Deputy Michael McGrath: Information on Michael McGrath Zoom on Michael McGrath I am sharing time with Deputies John Brassil and Jack Chambers.

  I welcome the opportunity to contribute on Second Stage of the Bill which we will be supporting. I raise with the Minister of State a current issue that is relevant to Central Bank regulation, namely, the proposed sale by Permanent TSB of a portfolio of loans. Yesterday the institution made a statement that it was going to proceed with the sale of the Project Glas portfolio, giving no details of its composition, the number of loans, the book value or whether the loans were mortgage loans, loans to SMEs or other types of loan. It has been reported on this afternoon that Permanent TSB plans to sell non-performing loans worth €4.5 billion and that close to €3 billion worth of these loans are family home mortgages. Close to €1 billion relates to buy-to-let properties. As the Minister of State well knows, if such a sale proceeds, the loans will inevitably be bought by vulture funds. Owing to the decision made by the previous Government, vulture funds are not fully regulated in Ireland. We have credit servicing legislation, under which the intermediary has to be regulated, but the fund does not need to be. The sale must not proceed. It is completely unacceptable that family home mortgages would be sold from under people's feet in this manner to a vulture fund. This issue needs to be addressed as a matter of urgency. I have called on Permanent TSB to clarify its intentions and call on the Minister for Finance to do likewise.

  We are all aware that the ECB is placing pressure on Irish banks, particularly Permanent TSB, to reduce the value of their non-performing loan books. However, doing so in the manner I have described is not acceptable. There is no reason Permanent TSB cannot work its way through its loan book, engage with customers, restructure loans and write off debts, as necessary. However, it is taking the easy option and outsourcing its dirty work. That is exactly what will occur if the sale proceeds.

  The Minister of State will be aware that the Oireachtas finance committee invited representatives of all of the vulture funds before it. Tanager, Capita Asset Services, Blackstone, CarVal Investors, Cerberus, Lone Star Funds, Mars Capital and Oaktree Capital declined its invitation. Starwood Capital and Apollo gave no response. That is what one is dealing with. These bodies are unregulated and unaccountable. It is not acceptable that loans belonging to Irish businesses and family home mortgages may be sold in this manner. I want the Minister of State to take this message back to the Minister, Deputy Paschal Donohoe, to whom I wrote yesterday on the broader issue of loan portfolio sales. I look forward to an early response.

  We welcome the Bill. We support its thrust in that it provides for the Central Bank to conduct inquiries into the suspected provision of false and misleading information and to impose sanctions where such information is provided. Much has been said so far about the tracker mortgage scandal. With other members of the finance committee, including Deputy Pearse Doherty, I have devoted considerable time to this issue, particularly in recent months. It is worth reflecting, however, on the backdrop to it which very much feeds into the spirit of the Bill.
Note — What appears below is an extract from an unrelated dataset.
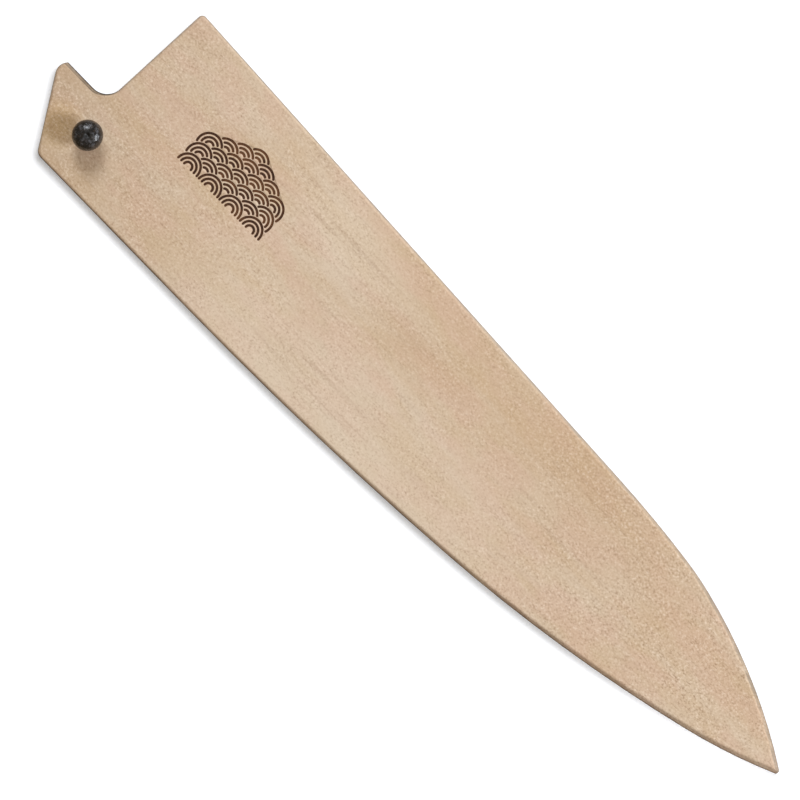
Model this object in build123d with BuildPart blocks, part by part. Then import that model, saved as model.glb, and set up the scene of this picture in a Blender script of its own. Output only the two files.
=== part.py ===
from build123d import *
import os

os.makedirs("parts", exist_ok=True)

# A wooden sheath for a kitchen knife: two bevelled panels with spacer strips between them,
# and a turned pin that crosses the blade slot behind the blade's heel.

# The outline starts at the heel corner: x runs to the tip, y from the edge side to the spine.
tip_reach = 229.0
tip_height = 23.7
mouth_height = 51.5
tip_radius = 0.8
edge_point_shares = ((0.230, 0), (0.592, 0.147), (0.896, 0.644), (1, 1))
spine_point_shares = ((0.665, 0.780), (0.774, 0.706), (0.811, 0.652), (1, 0))

# The mouth, the notch for the knife's neck, and the horn under it
mouth_low_setback = 2.6
mouth_high_setback = 3.5
mouth_corner_radius = 1.2
notch_radius = 4.6
horn_height = 20.5
horn_reach = 10.8
horn_back_share = 0.81
horn_crest_share = 0.97
heel_radius = 2.4

# The arris along the horn's top, pared away by hand
paring_at_crest = 0.95
paring_at_end = 0.4
paring_length = 8.2
paring_overrun = 1.0

# The three layers, and the wood left around the blade slot
panel_thickness = 3.6
slot_thickness = 2.8
spine_wall = 3.2
edge_wall = 3.5
bevel_at_mouth = 0.45
bevel_at_tip = 1.1
bevel_angle = 45
slot_ease = 0.6

# The turned pin, from its tail up to its knob
pin_from_heel = 5.3
pin_above_edge = 11.7
pin_clearance = 0.05
tail_recess = 0.5
tail_diameter = 3.8
tail_round = 0.5
shaft_top_diameter = 4.4
collar_diameter = 5.4
collar_height = 0.6
neck_diameter = 3.4
neck_height = 2.4
knob_base_diameter = 5.2
knob_diameter = 7.5
knob_base_height = 1.4
knob_crown_height = 3.0
dimple_diameter = 1.6
dimple_depth = 0.35

front_layer = panel_thickness + slot_thickness
face_height = front_layer + panel_thickness

heel = Vector(0, 0)
tip = Vector(tip_reach, tip_height)
mouth_corner = Vector(mouth_high_setback, mouth_height)
notch_corner = Vector(mouth_low_setback, horn_height)
horn_back_end = Vector(-horn_reach, horn_height * horn_back_share)
horn_crest = Vector(-horn_reach * horn_crest_share, horn_height)
spine_rise = mouth_height - tip_height
edge_points = [Vector(x * tip_reach, y * tip_height) for x, y in edge_point_shares]
spine_points = [Vector(x * tip_reach, tip_height + y * spine_rise) for x, y in spine_point_shares]


def run_of_arcs(curve, points):
    """Arcs through the points, each smooth with the curve before it. Returns the last arc."""
    for point in points:
        curve = TangentArc(curve @ 1, point, tangent=curve % 1)
    return curve


def edge_side(lead=0):
    """The cutting-edge side, from a lead behind the heel corner to the tip."""
    straight = Line(heel - Vector(lead, 0), edge_points[0])
    return run_of_arcs(straight, edge_points[1:])


def spine_side(lead=0):
    """The spine side, from a lead behind the mouth corner to the tip."""
    behind = (mouth_corner - spine_points[0]).normalized() * lead
    straight = Line(mouth_corner + behind, spine_points[0])
    return run_of_arcs(straight, spine_points[1:])


def corner_at(sketch, point):
    return sketch.vertices().sort_by_distance(point)[0]


# The outline that all three layers share
with BuildSketch() as outline:
    with BuildLine():
        edge_side()
        spine_side()
        horn_back = Line(heel, horn_back_end)
        TangentArc(horn_back_end, horn_crest, tangent=horn_back % 1)
        Polyline(horn_crest, notch_corner, mouth_corner)
    make_face()
    fillet(corner_at(outline, heel), heel_radius)
    fillet(corner_at(outline, notch_corner), notch_radius)
    fillet(corner_at(outline, mouth_corner), mouth_corner_radius)
    fillet(corner_at(outline, tip), tip_radius)

# The finished sheath lies on its back panel, over the middle of its own footprint.
footprint = outline.sketch.bounding_box().center()
heel_place = Vector(-footprint.X, -footprint.Y)


def level(height):
    """The plane of the outline's own x and y at a height above the back face."""
    return Plane(origin=heel_place + Vector(0, 0, height))


# The edge strip is a band inside the cutting-edge side, and runs right up to the tip.
with BuildSketch() as edge_band:
    with BuildLine():
        edge_side(horn_reach)
        offset(amount=edge_wall, side=Side.LEFT)
    make_face()
    add(outline.sketch, mode=Mode.INTERSECT)

# The spine strip is a band inside the spine side, and ends where it butts against the edge strip.
with BuildSketch() as spine_band:
    with BuildLine():
        spine_side(horn_reach)
        offset(amount=spine_wall, side=Side.RIGHT)
    make_face()
    add(outline.sketch, mode=Mode.INTERSECT)
    add(edge_band.sketch, mode=Mode.SUBTRACT)

with BuildPart() as edge_strip:
    with BuildSketch(level(panel_thickness)):
        add(edge_band.sketch)
    extrude(amount=slot_thickness)

with BuildPart() as spine_strip:
    with BuildSketch(level(panel_thickness)):
        add(spine_band.sketch)
    extrude(amount=slot_thickness)

# The pin's hole narrows with its shaft, from the front face to the back.
pin_place = heel_place + Vector(pin_from_heel, pin_above_edge)
pin_axis = Axis(pin_place, (0, 0, 1))
pin_plane = Plane(origin=pin_place, x_dir=(1, 0, 0), z_dir=(0, -1, 0))
shaft_length = face_height - tail_recess


def shaft_radius(height):
    share = (height - tail_recess) / shaft_length
    return (tail_diameter + share * (shaft_top_diameter - tail_diameter)) / 2


with BuildPart() as pin_hole:
    with BuildSketch(pin_plane):
        Polygon(
            (0, 0),
            (shaft_radius(0) + pin_clearance, 0),
            (shaft_radius(face_height) + pin_clearance, face_height),
            (0, face_height),
            align=None,
        )
    revolve(axis=pin_axis)

# One board, seen from the front: its upper edge is planed off, a little more towards the tip.
bevel_growth = bevel_at_tip - bevel_at_mouth
bevel_plane = Plane(
    origin=level(face_height - bevel_at_mouth).origin,
    x_dir=(tip_reach, 0, -bevel_growth),
    z_dir=(bevel_growth, 0, tip_reach),
)

lip_start = horn_crest - Vector(horn_reach, 0)
lip_end = mouth_corner - (mouth_corner - notch_corner).normalized() * (spine_wall + slot_ease)


def paring_section(from_crest, width):
    """Where the horn's top arris is cut back by a width, at a distance from its crest along the horn."""
    arris = level(face_height).origin + horn_crest + Vector(from_crest, 0)
    over = paring_overrun
    with BuildSketch(Plane(origin=arris, x_dir=(0, 1, 0), z_dir=(1, 0, 0))) as section:
        Polygon((-width - over, over), (over, over), (over, -width - over), align=None)
    return section.sketch


with BuildPart() as board:
    with BuildSketch(bevel_plane):
        add(outline.sketch)
    extrude(amount=panel_thickness, dir=(0, 0, -1))
    with BuildSketch(bevel_plane):
        add(outline.sketch)
    extrude(amount=bevel_at_mouth + bevel_at_tip, taper=bevel_angle)
    split(bisect_by=level(face_height), keep=Keep.BOTTOM)
    split(bisect_by=level(front_layer), keep=Keep.TOP)
    # The slot's lips are eased along the horn, the notch and the mouth, so that a blade finds its way in.
    with BuildLine() as lip:
        FilletPolyline(
            *(level(front_layer).origin + point for point in (lip_start, notch_corner, lip_end)),
            radius=notch_radius,
        )
    with BuildSketch(Plane(origin=lip.line @ 0, x_dir=(0, 1, 0), z_dir=(1, 0, 0))):
        Polygon((-2 * slot_ease, -slot_ease), (slot_ease, -slot_ease), (slot_ease, 2 * slot_ease), align=None)
    sweep(path=lip.line, mode=Mode.SUBTRACT)
    # The paring is widest at the horn's crest, and runs out into the bevel before the notch's arc.
    paring_ends = (
        paring_section(-paring_overrun, paring_at_crest),
        paring_section(paring_length, paring_at_end),
    )
    loft(paring_ends, ruled=True, mode=Mode.SUBTRACT)

with BuildPart() as front_panel:
    add(board.part)
    add(pin_hole.part, mode=Mode.SUBTRACT)

with BuildPart() as back_panel:
    mirror(board.part, about=Plane.XY.offset(face_height / 2))
    add(pin_hole.part, mode=Mode.SUBTRACT)

# The pin rests on its collar, with its tail just inside the back face.
collar_top = face_height + collar_height
knob_base = collar_top + neck_height
knob_rim = knob_base + knob_base_height
knob_top = knob_rim + knob_crown_height

with BuildPart() as locking_pin:
    with BuildSketch(pin_plane):
        with BuildLine():
            tail = Line((0, tail_recess), (tail_diameter / 2 - tail_round, tail_recess))
            tail_edge_height = tail_recess + tail_round
            tail_edge = TangentArc(tail @ 1, (shaft_radius(tail_edge_height), tail_edge_height), tangent=tail % 1)
            collar = Polyline(
                tail_edge @ 1,
                (shaft_radius(face_height), face_height),
                (collar_diameter / 2, face_height),
                (collar_diameter / 2, collar_top),
            )
            neck = ThreePointArc(
                collar @ 1,
                (neck_diameter / 2, collar_top + neck_height / 2),
                (knob_base_diameter / 2, knob_base),
            )
            under_knob = EllipticalCenterArc(
                (knob_base_diameter / 2, knob_rim),
                (knob_diameter - knob_base_diameter) / 2,
                knob_base_height,
                start_angle=270,
                arc_size=90,
            )
            crown = EllipticalCenterArc(
                (dimple_diameter / 2, knob_rim),
                (knob_diameter - dimple_diameter) / 2,
                knob_crown_height,
                start_angle=0,
                arc_size=90,
            )
            dimple = Spline(crown @ 1, (0, knob_top - dimple_depth), tangents=((-1, 0), (-1, 0)))
            Line(dimple @ 1, tail @ 0)
        make_face()
    revolve(axis=pin_axis)

for name, piece in (
    ("front_panel", front_panel),
    ("back_panel", back_panel),
    ("spine_strip", spine_strip),
    ("edge_strip", edge_strip),
    ("locking_pin", locking_pin),
):
    piece.part.label = name
    export_step(piece.part, f"parts/{name}.step")
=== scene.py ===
import math
import random

import bmesh
import bpy
from mathutils import Color, Matrix, Vector
from mathutils.geometry import delaunay_2d_cdt


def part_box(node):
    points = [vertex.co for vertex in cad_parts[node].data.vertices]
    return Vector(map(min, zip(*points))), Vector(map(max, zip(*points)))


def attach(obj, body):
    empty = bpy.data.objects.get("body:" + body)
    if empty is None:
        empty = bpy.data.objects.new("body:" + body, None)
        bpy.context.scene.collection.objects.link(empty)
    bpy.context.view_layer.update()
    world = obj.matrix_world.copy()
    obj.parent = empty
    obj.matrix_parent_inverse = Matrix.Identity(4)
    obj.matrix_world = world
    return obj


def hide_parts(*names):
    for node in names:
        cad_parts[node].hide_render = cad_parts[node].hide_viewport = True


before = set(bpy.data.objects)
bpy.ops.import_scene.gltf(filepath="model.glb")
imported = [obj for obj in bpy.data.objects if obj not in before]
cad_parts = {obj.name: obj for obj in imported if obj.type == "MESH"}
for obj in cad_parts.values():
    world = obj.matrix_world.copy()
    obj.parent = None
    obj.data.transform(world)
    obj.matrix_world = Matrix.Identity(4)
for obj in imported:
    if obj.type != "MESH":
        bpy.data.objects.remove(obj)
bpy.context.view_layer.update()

# A wooden sheath for a kitchen knife, lying flat: two boards with strips of wood between them, a burnt
# ornament on the front board, and a turned pin of dark wood. Places are in metres.

MM = 0.001

# The sheath's own heights and places, from the frame
front_low, front_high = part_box("front_panel")
back_low, back_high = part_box("back_panel")
pin_low, pin_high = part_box("locking_pin")
face_height = front_high.z
front_seam = front_low.z
back_seam = back_high.z
slot_thickness = front_seam - back_seam
pin_place = ((pin_low + pin_high) / 2).to_2d()
knob_radius = (pin_high.x - pin_low.x) / 2

# The depth of the bevels at both ends of the boards, and the notch's round corner
BEVEL_AT_HORN = 0.42 * MM
BEVEL_AT_TIP = 1.10 * MM
NOTCH_RADIUS = 4.6 * MM
NOTCH_FROM_PIN = Vector((-7.17, 13.4)) * MM
notch_middle = pin_place + NOTCH_FROM_PIN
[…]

It was on 28 November 2009 that Charlie Weston of the Irish Independent wrote an article in which he stated the then "Financial Services Ombudsman Joe Meade has demanded all mortgage lenders be probed to ensure they are honouring agreements allowing people to retain their tracker mortgages". In the following years, 2010 and 2011, some mortgages were dealt with on an individual lender basis. In the case of Bank of Ireland, for example, 2,100 were dealt with, but there was no industry-wide probe until 2015. In October 2015 it was announced by the Central Bank that there would be an industry-wide tracker mortgage examination. It sent out the full details in December 2015. Over two years later, there are still thousands of mortgage holders on the wrong rate. Even today they are being denied their contractual entitlement to be on a tracker mortgage rate. Information from the banks suggests that by June this year all of the customers will be on the correct rate. I am not convinced of this, based on the banks' performance so far. In September 2017 we were told that there were approximately 13,000 mortgage accounts affected. The number has increased dramatically, to under 27,000 in this Central Bank examination. A further 7,000 or so predate that examination.
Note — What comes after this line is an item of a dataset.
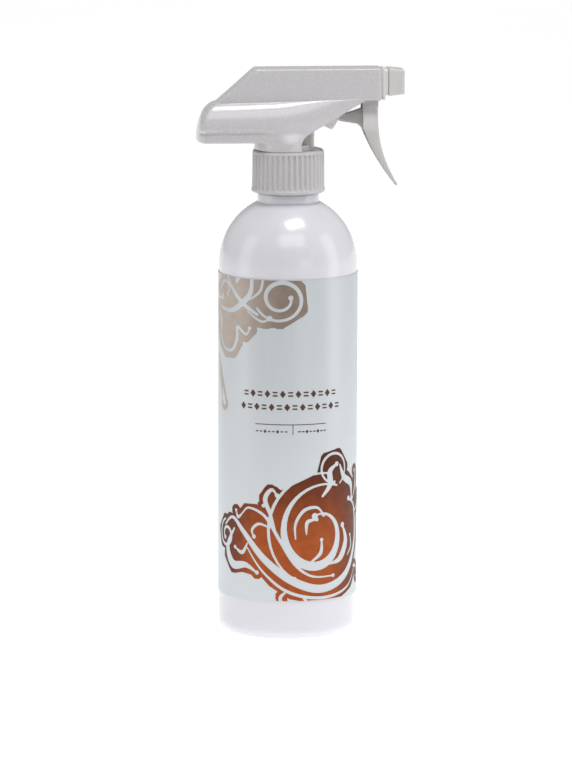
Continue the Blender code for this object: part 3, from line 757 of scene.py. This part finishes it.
def make_upper_print():
    area = (-49.0, 12.0), (100.0, LABEL[1].z - 0.3)
    art = Print(*area)
    # Large open volute and the stem that feeds it.
    art.spiral((-6.0, 156.5), (12.2, 4.6), 205.0, 1.45, (0.6, 1.0), ball=1.2, flatten=0.92)
    art.curves(
        ([(-17, 149), (-24, 153), (-31, 159), (-38, 168)], 1.0, 0.0, (0.7, 0.6)),
        ([(-20, 168), (-20.5, 159), (-26, 153), (-33, 149.5), (-42, 150)], 1.3, 0.0, (0.8, 0.6)),
        ([(-14, 168), (-15.5, 160), (-21, 155.5)], 0.7),
        ([(-22, 150), (-15, 146), (-11, 147.5)], 0.6, 1.3),
        ([(-44, 158), (-38, 162.5), (-34, 160), (-35.5, 156.5)], 0.8, 1.0),
        ([(-26, 166), (-28.5, 163.5)], 0.9, 1.2),
        # Hanging leaf.
        ([(-45, 141), (-39, 132.5), (-32, 131.5), (-28.5, 137), (-28, 142.5), (-23, 139.5),
          (-21, 142.5)], 0.9, 0.9),
        ([(-46, 150), (-42, 144), (-43, 139)], 0.8),
    )
    # Drop at the left-hand edge, on a fine stem.
    drop = Print(*area)
    drop.curve([(-45.5, 128), (-42, 118), (-39, 110)], 0.9, 0.0, (0.5, 2.3))
    drop.dot((-38.3, 106.3), 3.2)
    eye = Print(*area)
    eye.curve([(-40.4, 113), (-38.6, 106.6)], 0.8, 0.0, (0.4, 1.4))
    field = np.maximum(art.ground(3.0), -art.line)
    field = np.minimum(field, np.maximum(drop.line, -eye.line))
    art.sheet("print_taupe", field, TAUPE)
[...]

  The evidence is very clear. Throughout the process, the banks have been dragging their feet on this issue. It has been an horrendous battle for individual customers who are not equipped to take on the might of the financial institutions, which is why they rely on the State authorities to perform their functions. Ordinary people lead busy lives. They are busy going to work, rearing their families and going about their day-to-day duties. It is incredible that the denial of trackage mortgages to those who were entitled to them was raised with the regulator in a formal way by the Financial Services and Pensions Ombudsman in 2009 but that clearly there was no adequate response. There was not an adequate response for years.

  What the Minister of State said in complimenting the Minister, Deputy Paschal Donohoe, was incomplete. To be fair, the Oireachtas finance committee has led the way on this issue. The principal credit has to go to the mortgage holders who are directly affected and were brave enough to come, bare their souls and tell their personal, human stories in a public forum and to the media. They are the ones who deserve the most credit for what has been done, but the journey is not over. The battle is not over; it continues, but we will stay with the customers every step of the way until they get justice and all of their entitlements.
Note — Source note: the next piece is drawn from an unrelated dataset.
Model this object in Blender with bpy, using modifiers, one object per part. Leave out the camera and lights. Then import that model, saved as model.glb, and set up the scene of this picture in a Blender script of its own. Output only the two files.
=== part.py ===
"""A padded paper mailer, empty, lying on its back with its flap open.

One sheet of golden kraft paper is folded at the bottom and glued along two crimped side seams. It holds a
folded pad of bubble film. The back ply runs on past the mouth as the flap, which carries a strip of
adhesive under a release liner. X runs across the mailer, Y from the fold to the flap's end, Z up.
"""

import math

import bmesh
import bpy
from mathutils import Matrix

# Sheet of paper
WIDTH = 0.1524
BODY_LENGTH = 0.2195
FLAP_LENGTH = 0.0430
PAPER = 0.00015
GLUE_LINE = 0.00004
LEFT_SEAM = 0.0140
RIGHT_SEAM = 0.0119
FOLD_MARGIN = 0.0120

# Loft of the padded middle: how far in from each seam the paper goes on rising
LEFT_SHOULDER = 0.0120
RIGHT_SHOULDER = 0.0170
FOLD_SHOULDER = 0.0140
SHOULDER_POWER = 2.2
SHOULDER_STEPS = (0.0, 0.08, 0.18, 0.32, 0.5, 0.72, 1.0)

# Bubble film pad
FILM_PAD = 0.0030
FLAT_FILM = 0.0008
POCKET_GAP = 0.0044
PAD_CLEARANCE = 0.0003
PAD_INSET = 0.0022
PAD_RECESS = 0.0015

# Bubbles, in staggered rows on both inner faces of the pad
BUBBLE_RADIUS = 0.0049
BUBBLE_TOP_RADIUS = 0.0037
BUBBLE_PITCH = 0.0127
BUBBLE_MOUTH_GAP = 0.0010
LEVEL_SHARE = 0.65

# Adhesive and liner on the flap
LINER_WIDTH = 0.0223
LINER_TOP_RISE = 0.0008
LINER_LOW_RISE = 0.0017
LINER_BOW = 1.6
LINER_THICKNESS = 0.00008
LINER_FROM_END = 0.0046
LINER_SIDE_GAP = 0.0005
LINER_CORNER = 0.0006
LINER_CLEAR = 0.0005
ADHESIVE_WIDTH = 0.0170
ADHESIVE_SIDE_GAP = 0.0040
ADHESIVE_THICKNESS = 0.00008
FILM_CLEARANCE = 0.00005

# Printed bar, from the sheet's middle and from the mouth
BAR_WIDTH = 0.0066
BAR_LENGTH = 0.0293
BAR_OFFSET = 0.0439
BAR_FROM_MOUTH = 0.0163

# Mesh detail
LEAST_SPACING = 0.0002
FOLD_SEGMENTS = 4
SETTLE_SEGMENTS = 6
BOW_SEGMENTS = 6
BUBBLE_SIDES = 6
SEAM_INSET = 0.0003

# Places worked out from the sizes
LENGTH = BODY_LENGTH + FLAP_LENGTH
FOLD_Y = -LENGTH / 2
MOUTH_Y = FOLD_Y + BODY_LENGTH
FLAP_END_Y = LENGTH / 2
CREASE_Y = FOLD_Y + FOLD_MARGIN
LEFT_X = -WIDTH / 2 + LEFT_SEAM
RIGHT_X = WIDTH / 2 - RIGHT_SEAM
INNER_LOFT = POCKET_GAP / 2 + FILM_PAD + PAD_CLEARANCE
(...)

  There is absolutely a need for greater accountability. It is demoralising to trace the history of recent years and examine how the most recent tracker mortgage scandal has evolved. I have long arrived at the conclusion that until those who were directly involved and consciously made decisions to deny people their contractual rights are held to account, this scandal will arise again. It is just a cycle. It might go quiet for a while, but there will be another financial scandal.

  We had a payment protection insurance scandal. Some €67 million was paid out by lenders to people who had wrongly been sold payment protection insurance policies. Probably multiples of that figure were not refunded because of the Statute of Limitations, to which Deputy Pearse Doherty referred. Anyone who bought before the middle of 2007, for example, falls into this category. It leads to the tracker mortgage issue.

  We need accountability not only at the level of the institution but also at the level of the individual and it needs to be evidence based. The enforcement investigations need to be thorough. Investigators need to go through the minutes of meetings, email correspondence and records of telephone calls to establish whether conscious, deliberate decisions were made to deny people their contractual rights. That is the key issue. Fining banks is not enough. We all know what happens when banks are fined; they pass on the cost to their customers. In particular, they pass it on to variable-rate mortgage and SME customers. Those in both categories are already paying well over the odds for credit by comparison with customers in other eurozone countries. That is the point. Therefore, fines are not the answer. There has to be individual accountability.